In fact I am finding things are quite the opposite. The game has difficulty pushing geometry on lower end graphics cards and is probably more fill rate intensive than I would have liked. Of course this is when running with shadow volumes ON. That was expected since stenciling, especially for stencil shadows, is the most time consuming activity for the GPU. The engine does aggressively cull out shadows when it can, and just yesterday I finished a new optimization technique that decimates shadow volumes for static geometry at the cost of some CPU overhead. Even so, stenciling can be suicidal on lower end cards with limited fill rate, especially when occlusion geometry has high polygon count. Having said that, I am getting an FPS of about 30-34 on a card like the old Geforce 6200 TC with everything from glow effects to full screen bloom turned on. For any higher level card and for that matter even a mid-range card, pushing Doofus 3D level geometry along with volume shadows is a walk in the park.

However, we are marketing the game as a casual game and as with most casual games, it must run with bare minimum hardware. Most casual gamers don’t have a clue what a graphics card is, or what an update of a driver means. They have nothing more than an on-board card. True, these days mother-boards do ship with ATI and NVIDIA chipsets, bit unfortunately not all. My main concern is the game running on on-board Intel cards. Intel cards are lousy, and that is putting it mildly. These cards can sometimes exhibit ridiculous behavior and are giving me maximum headaches as of now. A few days back I was running the game on a machine with an on-board Intel card and the game used to run at 10 FPS at a resolution of 640×480, and at a nice 34 FPS at a resolution of 800×600, then used to drop again for higher resolutions. Explain that! No it wasn’t some program running in the background. I stopped all programs and some services and disconnected from the internet. Still this wired behaviour.
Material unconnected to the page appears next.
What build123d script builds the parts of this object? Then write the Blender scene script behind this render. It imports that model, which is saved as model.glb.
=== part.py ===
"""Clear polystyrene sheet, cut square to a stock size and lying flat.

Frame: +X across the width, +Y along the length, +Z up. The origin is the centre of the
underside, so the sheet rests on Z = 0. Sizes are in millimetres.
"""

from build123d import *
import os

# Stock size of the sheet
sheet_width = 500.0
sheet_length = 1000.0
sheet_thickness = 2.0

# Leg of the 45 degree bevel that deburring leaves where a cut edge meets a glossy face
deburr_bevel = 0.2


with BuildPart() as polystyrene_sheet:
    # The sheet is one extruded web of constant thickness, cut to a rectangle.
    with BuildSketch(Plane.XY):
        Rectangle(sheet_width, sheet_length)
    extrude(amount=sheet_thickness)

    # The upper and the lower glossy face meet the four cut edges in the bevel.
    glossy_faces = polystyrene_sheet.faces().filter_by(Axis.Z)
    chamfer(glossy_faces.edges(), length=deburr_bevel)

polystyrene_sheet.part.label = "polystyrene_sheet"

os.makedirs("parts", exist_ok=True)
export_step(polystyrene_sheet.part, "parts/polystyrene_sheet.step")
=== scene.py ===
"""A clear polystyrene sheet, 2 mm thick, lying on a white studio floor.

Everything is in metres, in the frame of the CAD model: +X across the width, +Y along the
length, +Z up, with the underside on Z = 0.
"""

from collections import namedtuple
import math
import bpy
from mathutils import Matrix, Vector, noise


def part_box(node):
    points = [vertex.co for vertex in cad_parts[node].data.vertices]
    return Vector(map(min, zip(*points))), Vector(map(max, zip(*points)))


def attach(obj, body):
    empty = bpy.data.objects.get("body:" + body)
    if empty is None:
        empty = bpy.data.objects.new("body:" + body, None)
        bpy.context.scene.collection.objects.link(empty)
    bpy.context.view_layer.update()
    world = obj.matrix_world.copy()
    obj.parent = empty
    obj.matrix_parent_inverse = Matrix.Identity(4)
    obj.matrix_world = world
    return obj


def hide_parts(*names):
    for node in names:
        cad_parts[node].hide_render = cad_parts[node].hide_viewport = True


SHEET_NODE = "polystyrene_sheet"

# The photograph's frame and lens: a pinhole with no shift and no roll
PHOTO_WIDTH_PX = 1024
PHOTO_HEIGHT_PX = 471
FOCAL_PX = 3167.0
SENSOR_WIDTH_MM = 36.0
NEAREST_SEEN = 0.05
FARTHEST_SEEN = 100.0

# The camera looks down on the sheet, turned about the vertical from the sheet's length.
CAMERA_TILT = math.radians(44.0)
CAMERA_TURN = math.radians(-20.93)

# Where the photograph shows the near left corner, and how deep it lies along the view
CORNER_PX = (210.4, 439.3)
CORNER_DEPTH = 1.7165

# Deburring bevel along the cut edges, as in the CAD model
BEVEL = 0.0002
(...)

The fact is the game needs to scale to hardware so that it can run even on crappy GPUs. This is easier said than done and my current task is to see that the game detects and adjusts itself to even the most basic graphics hardware. There are also issues which are too specific to cover here like driver issues, render-to-texture issues and things like that. I also need to work on further optimizations to juice out higher FPS values. In the meantime the beta testing is also throwing up new bugs. Fortunately there have been no major bugs like GPFs or crashes reported by any of the beta testers. The game ran on most of the systems tested thus far. Sometimes a little slower than expected, sometimes with a lot of z-fighting of shadows, but the main thing is it ran.

That’s about it. The march continues, and I hope I can wind things down slowly and come out of this almost infinite beta.

Busy busy week.

It’s been a very busy week. Not only on the coding side of things, but had to finalize some major business related issues. The progress on the game has been a tad bit slow on the coding side, but nothing that can’t be picked up in the coming week. I also had a run-in with a couple of senior colleagues/friends and had some interesting discussions on the future of the engine in general. (Things like an Editor/Scene-Builder for the Engine, future projects and things like that. Maybe in my coming posts I will elaborate further on that.) I generally take the Sunday off, but I am working today on some long remaining issues with the game.
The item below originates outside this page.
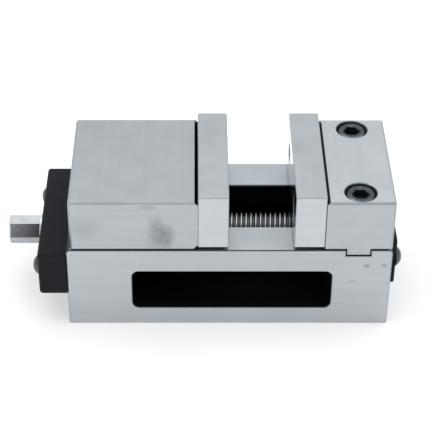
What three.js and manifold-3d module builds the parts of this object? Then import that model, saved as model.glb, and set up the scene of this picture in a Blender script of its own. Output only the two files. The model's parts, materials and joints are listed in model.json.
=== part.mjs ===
// Precision machine vise: a channel-shaped steel bed, a bolted fixed jaw, a sliding movable jaw pulled
// along by a nut on a lead screw, and an end plate at each end that carries the screw.
// Millimetres. X runs from the drive end towards the fixed jaw, Y across the bed, Z up from its underside.
import * as THREE from 'three';
import { mergeVertices } from 'three/addons/utils/BufferGeometryUtils.js';
import Module from 'manifold-3d';

const wasm = await Module();
wasm.setup();

// ---- Driving dimensions -------------------------------------------------------------------------

// Clearances
const seatGap = 0.3;          // between two pieces bolted or resting face to face
const shankPlay = 0.3;        // radial, round a shaft, screw or bush
const slidePlay = 0.4;        // each side of the nut and keel in the slot
const jawLift = 0.4;          // jaw blocks above the bed

// Bed
const bedLength = 215;
const bedWidth = 100;
const bedHeight = 62.5;
const slotWidth = 47.4;       // between the two ways
const floorThickness = 13.9;
const wayDepth = 18;          // way above the window in the front side
const driveEndWall = 43.2;    // from the bed's end to the window
const tailEndWall = 39;
const windowRadius = 4.5;
const grooveDepth = 6;        // groove for the nut's flange, in each way's inner wall
const grooveHeight = 8.6;

// Jaws and their hardened plates
const jawHeight = 37.3;
const jawSideInset = 0.8;     // jaw blocks are this much narrower than the bed on each side
const movableJawLength = 83.8;
const fixedJawLength = 44.5;
const fixedJawSetback = 0.2;  // behind the end of the bed
const restOpening = 43;
const plateThickness = 20;
const plateHeight = 40.3;
const plateLift = 2.1;        // jaw plates above the bed
const tongueWidth = 15.8;     // fixed jaw's tongue across the bed
const tongueDepth = 4.4;
const plateCornerBreak = 2;   // 45 degree break on each jaw's top edge beside its plate

// Lead screw
const screwDrop = 20.3;       // screw axis below the top of the bed
const screwRadius = 12;
const journalStep = 1.5;      // journal radius below the thread's
const journalOverhang = 2.2;  // journal outside the drive end plate
const tailJournalRadius = 8;
const tailEndInset = 0.8;     // screw's tail end inside the tail plate's outer face
const hexAcrossFlats = 17;
const hexLength = 21.4;

// Nut, half ball and set screw
const nutLength = 30;
const nutWallAbove = 4;
const nutWallBelow = 2.2;
const flangeHeight = 8;
const flangeReach = 5.5;
const nutSetback = 5.2;       // nut behind the movable jaw's front
const postLength = 17;
const postWidth = 26;
const postHeight = 21.8;
const postLean = 6.5;         // the post's pulling face leans this far forward over its height
const postPlay = 1;           // round the post in the movable jaw
const postSetback = 4;        // post's rear behind the nut's rear
const halfBallRadius = 6;
const webClearance = 1.5;     // nut above the raised floor at each end

// Keel under the movable jaw
const keelLength = 34;
const keelNutGap = 0.5;       // keel above the nut

// Drive end: plate, bush and thrust bearing
const drivePlateThickness = 18.7;
const driveRim = 2.7;         // plate left above and below the bearing
const thrustWall = 3.5;       // bearing's radial width
const washerThickness = 1;
const cageThickness = 2;
const collarThickness = 7;
const collarPinRadius = 1.5;
const bushWall = 3;
const driveScrewInset = 11.2; // from the side of the bed

// Tail end: plate and flanged bush
const tailPlateThickness = 4.5;
const tailPlateHeight = 37.2;
const tailPlateDrop = 1.6;    // plate's middle below the screw axis
const tailPlateLap = 11.3;    // over each way
const tailPlateRadius = 3.5;
const tailBushFlange = 4;
const tailFlangeWall = 2.5;

// Fasteners: shank radius, head radius, head height, socket across flats, socket depth
const jawBolt = { shank: 6, head: 9, headHeight: 12, socket: 10, socketDepth: 6 };
const plateScrew = { shank: 4, head: 6.5, headHeight: 8, socket: 6, socketDepth: 4 };
const buttonScrew = { shank: 4, head: 7, headHeight: 4.4, socket: 5, socketDepth: 2.6 };
const setScrew = { shank: 5, length: 16, socket: 5, socketDepth: 6 };
const headRecess = 0.9;       // jaw bolt heads below the jaw's top
const jawCounterboreRadius = 10.65;
const headPlay = 0.5;         // radial, round a plate screw's head
const boltGrip = 15.2;        // jaw bolt's thread in the bed
const plateScrewGrip = 12;
const driveScrewGrip = 13.5;
const tailScrewGrip = 12;
const tapRunout = 2;          // tapped hole past its screw's tip
const pinInset = 1;           // collar pin's ends inside the collar
const plateScrewInset = 20;   // from the side of the plate

// ---- Places worked out from them ------------------------------------------------------------------

const driveEnd = -bedLength / 2;
const tailEnd = bedLength / 2;
const screwZ = bedHeight - screwDrop;
const wayUnderside = bedHeight - wayDepth;
const nutBottom = screwZ - screwRadius - nutWallBelow;
const nutTop = screwZ + screwRadius + nutWallAbove;
const keelBottom = nutTop + keelNutGap;
const endFloor = nutBottom - webClearance;
const railCentreY = (slotWidth + bedWidth) / 4;

const jawBottom = bedHeight + jawLift;
const jawTop = jawBottom + jawHeight;
const jawHalfWidth = bedWidth / 2 - jawSideInset;
const fixedJawRear = tailEnd - fixedJawSetback;
const fixedJawFront = fixedJawRear - fixedJawLength;
const fixedJawCentre = (fixedJawRear + fixedJawFront) / 2;
const fixedFace = fixedJawFront - seatGap - plateThickness;
const movableFace = fixedFace - restOpening;
const movableJawFront = movableFace - plateThickness - seatGap;
const movableJawRear = movableJawFront - movableJawLength;
const plateBottom = bedHeight + plateLift;
const plateTop = plateBottom + plateHeight;
const plateCentreZ = (plateBottom + plateTop) / 2;
const plateScrewY = bedWidth / 2 - plateScrewInset;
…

A couple of interesting events.

  • FX composer RC1

    NVIDIA released the release candidate of the FX composer not too long ago. I downloaded and gave it a “breezy” try, but I don’t see GLSL support! Maybe I missed it. Why is there no GLSL support? Nothing is mentioned on the site as well. This is what the site says about API Support, “HLSL, COLLADA FX Cg, CgFX shading languages”.

    I don’t have a latest card to test all profiles, but the product seems good, though it crashed on me once on an older gen card! Some dll problem. Ran ok with 6200 and 6600 cards. I am eagerly awaiting the gold release. Comes at an opportune time too since I will be finishing up with the current project and moving on to the next. Maybe I can seriously think of including this in the pipeline for the next version of the O2 Engine.

  • Silverlight

    Apparently Microsoft’s answer to Adoble system’s Flash player. Or so they say. A significant development if you are a Flash game developer. I don’t see myself developing Flash games in the near future, but you never can tell.

    Microsoft® Silverlight™ is a cross-browser, cross-platform plug-in for delivering the next generation of .NET based media experiences and rich interactive applications for the Web. Silverlight offers a flexible programming model that supports AJAX, VB, C#, Python, and Ruby, and integrates with existing Web applications. Silverlight supports fast, cost-effective delivery of high-quality video to all major browsers running on the Mac OS or Windows.

    Hmm, cross-platform, cross-browser! So are we going to see Microsoft officially support Linux and other *NIX platforms, and browsers like FireFox? Usually in Microsoft’s dictionary cross-platform means platforms including Windows ME, Windows XP, Windows 2000, NT, Vista and cross-browser means Internet Explorer 5, 6 and 7 .

  • Intel® Threading Building Blocks 2.0 (TBB)

    Intel released a library designed to get the most out of multi-core processors under a modified GPLv2. This could be an interesting development. Parallel processing and parallelism is another contentious issue. Especially when it comes to implementing it. Many people have said that true parallelism is only possible while programming with a Functional approach. While that remains debatable, it is aptly clear that the next gen games will have to leverage most out of multi-core processors.

    I am just a little bit worried about the licensing policy. They have released it under GPLv2 with a “runtime exception“. I am no legal eagle, but it sounds like Intel intends to make make some money with the library after all. I am also not sure how things will work out with AMD processors. In any case, it is one of the “must look into” things.

  • Nintendo “for” the garage developers

    Surprise surprise! Nintendo announced the availability of its platforms for small and independent developers. It’s some kind of service named WiiWare which will allow developers to sell their games and players to download them off this service. WiiWare titles are supposed to be launched next year.